# Are turing machines & equivalents with infinite sized random programs still turing machines?

Are turing machines with an infinite program tape that is completely random, or another example is a Game of Life simulation on an infinite randomly initialized grid, still turing machines, so to speak?

edit: if this is the wrong place to ask this(?) remove it

• This is the correct place to ask this, but you might want to be a bit more focused and formal about the specific question you want. Currently it borders being opinion-based, since it is not really well-defined what "equivalent to TM with infinite sized random memory" means. I took the interpretation of the question to ask only about TMs. Jan 23, 2022 at 23:23

## 1 Answer

They are still turing complete. Here is some intuition for why:

You can manually "clear", say, the first $$100$$ positions by replacing them with a blank.
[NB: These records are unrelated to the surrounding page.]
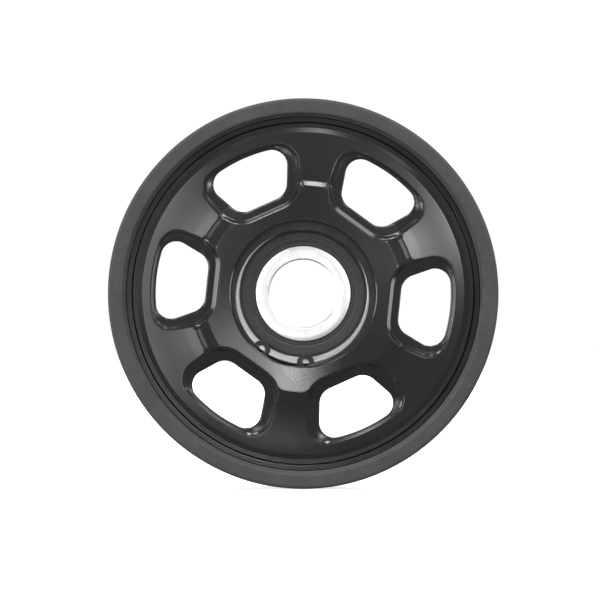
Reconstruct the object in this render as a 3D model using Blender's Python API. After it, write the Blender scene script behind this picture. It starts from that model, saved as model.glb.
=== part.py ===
"""Idler wheel of a rubber track: moulded disc, rubber tyre, sealed ball bearing and circlip.

The wheel turns about the Y axis, its centre is the origin, and its front faces -Y.
All dimensions below are millimetres; angles are degrees, counted as seen from the front,
from +X towards +Z. The bearing is the 25 x 52 x 15 mm size with nine balls.
"""

import math

import bmesh
import bpy
from mathutils import Matrix, Vector

MM = 0.001
TURN = 2 * math.pi
SEAM = 0.002
PIVOT_SIZE = 10
DISC_STEPS = 60
BEARING_STEPS = 48

# Wheel
WHEEL_RADIUS = 70.5
TYRE_HALF_WIDTH = 9.5
TYRE_BORE = 64.2
TYRE_MOUTH = 64.9
TYRE_MOUTH_DEPTH = 2.8
TYRE_LIP = 0.6
TYRE_EDGE = 1.2
KEY_RADIUS = 65.6
KEY_HALF_WIDTH = 3.0
MOULD_GAP = 0.3

# Disc: windows and spokes
SPOKES = 6
FIRST_SPOKE = 24.0
WINDOW_INNER = 35.1
WINDOW_OUTER = 53.45
SPOKE_HALF_WIDTH = 10.0
SPOKE_WIDTH_AT = 37.6
SPOKE_FLARE = 5.0
WINDOW_INNER_CORNER = 6.0
WINDOW_OUTER_CORNER = 5.5

# Disc: raised star plateau and the lower margin round each window
HUB_FRONT = -11.0
HUB_REAR = 11.0
BARREL_FRONT = -5.45
BARREL_REAR = 8.2
MARGIN_HUB_SIDE = 3.6
MARGIN_SPOKE_SIDE = 4.9
MARGIN_RIM_SIDE = 1.3
MARGIN_FLARE = 13.0
MARGIN_LEVEL_AT_HUB = -9.2
MARGIN_SLOPE = 0.143

# Disc: ribs on the back of each spoke
RIB_THICKNESS = 2.6
RIB_INSET = 1.9
RIB_INNER_RADIUS = 30.4
RIB_OUTER_RADIUS = 60.4
RIB_FOOT = -4.6
RIB_TOP = 5.6

# Bearing seat in the hub
SEAT_RADIUS = 26.2
SEAT_EDGE = 0.3
CLIP_GROOVE_RADIUS = 27.6
CLIP_GROOVE_FRONT = -8.85
CLIP_GROOVE_REAR = -6.45
SEAT_SHOULDER = 8.65
SEAT_SHOULDER_BORE = 23.6

# Circlip for a 52 mm bore
CLIP_OUTER = 27.3
CLIP_FRONT = -8.65
CLIP_THICKNESS = 2.0
CLIP_INNER_MEAN = 24.1
CLIP_OFFSET = 1.2
CLIP_GAP_ANGLE = 252.5
CLIP_LUG_ANGLE = 19.5
CLIP_LUG_HOLE_AT = 24.9
CLIP_LUG_RADIUS = 3.1
CLIP_HOLE_RADIUS = 1.25

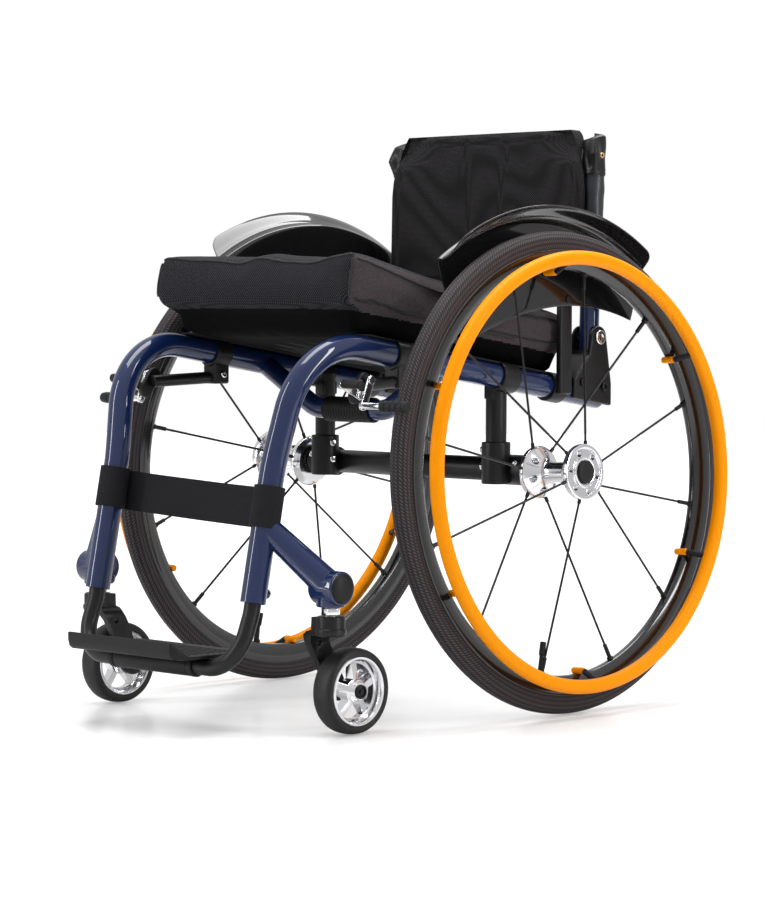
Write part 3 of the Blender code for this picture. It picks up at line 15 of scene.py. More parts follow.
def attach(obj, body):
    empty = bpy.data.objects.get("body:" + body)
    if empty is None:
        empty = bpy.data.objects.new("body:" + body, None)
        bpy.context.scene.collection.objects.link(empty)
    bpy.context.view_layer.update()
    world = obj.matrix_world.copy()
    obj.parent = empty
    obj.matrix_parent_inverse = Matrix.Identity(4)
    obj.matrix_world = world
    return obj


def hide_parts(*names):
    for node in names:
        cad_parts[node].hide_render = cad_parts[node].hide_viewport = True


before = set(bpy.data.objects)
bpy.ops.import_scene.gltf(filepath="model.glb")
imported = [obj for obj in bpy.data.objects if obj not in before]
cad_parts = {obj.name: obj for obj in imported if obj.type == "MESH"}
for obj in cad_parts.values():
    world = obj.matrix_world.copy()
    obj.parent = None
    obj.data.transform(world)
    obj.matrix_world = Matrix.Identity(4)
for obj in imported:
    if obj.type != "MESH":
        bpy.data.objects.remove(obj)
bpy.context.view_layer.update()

DATUM_Y = 0.105
PHOTO_HEIGHT = 898
FLOOR_GLOW = 0.27
FAR_GLOW = 0.8
STUDIO_LIGHT = 0.62
GLOSSY_WHITE = 0.5
WHITE = (1.0, 1.0, 1.0, 1.0)
FOCAL_PIXELS = 3121.99
SENSOR_HEIGHT = 24.0

# Rear wheel
WHEEL_RADIUS = 0.295
CAMBER = radians(2.5)
WHEEL_CENTRE = Vector((0.243, 0.0, WHEEL_RADIUS * cos(CAMBER)))
RIM_INNER_RADIUS = 0.248
HANDRIM_RADIUS = 0.2605
HANDRIM_OFFSET = 0.0374
SPOKE_FIRST = 11.25
TAB_FIRST = 26.25
VALVE_BEARING = -78.0
SPOKE_RADIUS = 0.00145

# Frame, as in the part's source
TUBE_RADIUS = 0.015
TUBE_BORE = 0.0152
PIN_BORE = 0.0053
LEG_FOOT = Vector((0.139, -0.419, 0.153))
LEG_KINK = Vector((0.139, -0.388, 0.31))
FRAME_CORNER = Vector((0.16, -0.357, 0.4605))
FRAME_REAR = Vector((0.1655, 0.15, 0.3836))
LEG_AXIS = (LEG_KINK - LEG_FOOT).normalized()
RAIL_AXIS = (FRAME_REAR - FRAME_CORNER).normalized()
RAIL_PITCH = atan2(FRAME_CORNER.z - FRAME_REAR.z, FRAME_REAR.y - FRAME_CORNER.y)
CASTER_HUB = Vector((0.208, -0.3277, 0.0505))
CASTER_STEM = Vector((0.208, -0.361, 0.0))
HOUSING_Z = 0.172
BACK_PIVOT = Vector((0.0, 0.1356, 0.459))
BACK_LEAN = radians(1.76)
STRAP_FALL = 0.012
CLOTH = 0.0022
CANE_X = FRAME_REAR.x
CANE_RADIUS = 0.0125


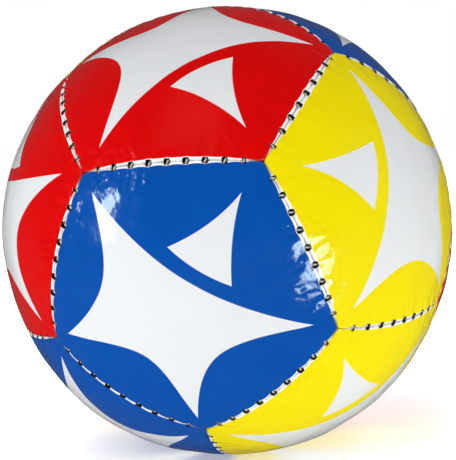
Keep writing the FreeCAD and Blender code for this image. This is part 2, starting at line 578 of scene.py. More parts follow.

Then, we can "split" the tape into two parts by writing a special character $$\#$$, for which the first half are all of the tape contents before the first occurrence of $$\#$$ and the rest of the tape is everything else.

We can now consider the first part of the tape to be a "cleaned out" tape, like a usual TM would have. When we run out of space, we move $$\#$$ a few cells forward (any constant number you really want) and set the memory it the area it was before to $$\sqcup$$ (effectively allocating a constant extra memory and then clearing the contents out).